Angels’ offense can’t match up with Rays in 10-3 loss
Mickey Hatcher has tried everything short of bringing in a psychic to help the Angels’ hitters find their stroke.
The way things are going, that might be next.
The Angels’ hitting coach and his disciples have taken instructional sessions out of the batting cage and onto the field. They have visualized hitting singles to take away the temptation to overswing. Some days, they will talk about anything but baseball.
None of it has revived a slumbering offense that continued to snooze Tuesday night at Angel Stadium during a 10-3 loss to the Tampa Bay Rays.
“It’s very frustrating,” Hatcher said before the game. “I’m here to make a difference and I’m beating my head to the wall.”
The beatdowns go on for an Angels offense that stranded 12 runners and went one for 14 with runners in scoring position, lowering the team’s average to .144 (17 for 118) in that situation over its last 15 games.
Last season, the Angels set a franchise record and led the major leagues with a .297 average with runners in scoring position.
The offense wasn’t entirely culpable for the Angels’ seventh loss in nine games. Ervin Santana yielded six runs in 51/3 innings, closer Brian Fuentes wobbled during a three-run ninth inning and shortstop Erick Aybar failed to keep track of the number of outs in the second inning, leading to a run on a pop fly.
“We’re definitely not bringing the level of play on the field that we should,” Angels Manager Mike Scioscia said. “We’re going to see what these guys are made of because our backs are against the wall now.”
Angels left fielder Bobby Abreu motioned to Aybar that the speedy B.J. Upton was tagging up after Aybar had caught Ben Zobrist’s second-inning popup with his back to home plate. But by the time Aybar whirled and threw home, Upton scored easily.
The Angels also failed to cover third base on the play, allowing John Jaso to tag up and advance to third. Jaso’s two-run single off the mound earlier in the inning had keyed the Rays’ four-run outburst that provided a seemingly insurmountable 4-0 lead.
Evan Longoria and Matt Joyce added solo homers off Santana (13-9), who had won five of his previous six starts.
The Angels fell 10 games behind Texas in the American League West, matching their largest deficit of the season.
Howie Kendrick homered and Hideki Matsui had three hits, including a run-scoring double, to extend his season-high hitting streak to nine games.
But it wasn’t nearly enough on a night the Angels put a leadoff man on in six innings and brought him home only twice. They also left the bases loaded in the ninth inning and stranded two runners in the third, fourth and eighth innings against Tampa starter Wade Davis and four relievers.
“Hopefully, we can calm ourselves down and go out there and get it done,” Angels right fielder Torii Hunter said. “I don’t have any more excuses. I’m out of them.”

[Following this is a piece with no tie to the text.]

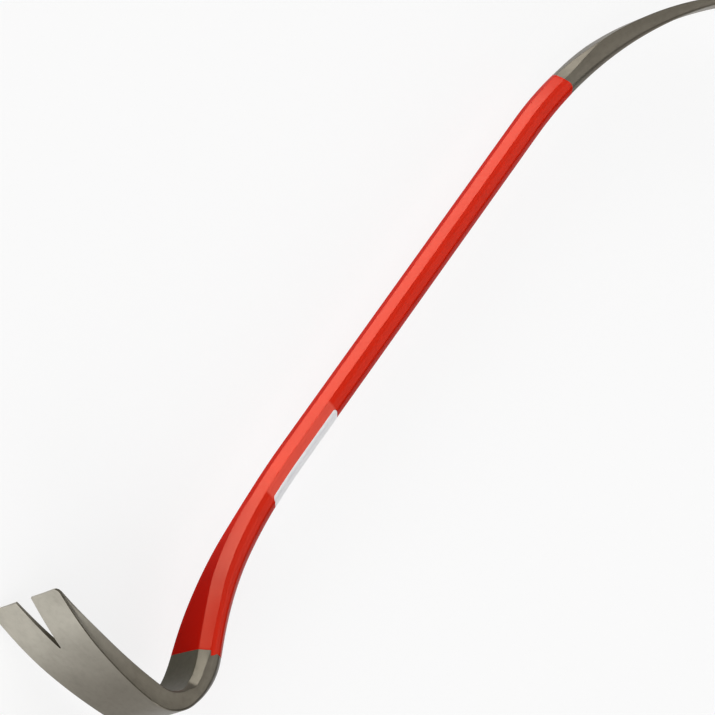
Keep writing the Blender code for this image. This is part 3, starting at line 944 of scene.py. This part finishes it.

Fuentes, called upon with his team trailing by four runs in the ninth inning, made it a seven-run deficit when he yielded Carl Crawford’s two-run double and Joyce’s sacrifice fly. They were the first runs Fuentes had given up since July 27 against Boston, ending a seven-inning scoreless streak.
“I just wasn’t throwing strikes,” Fuentes, who walked a pair of batters in the inning and drew mock applause from the crowd when he threw a strike to Joyce on a 3-and-0 count.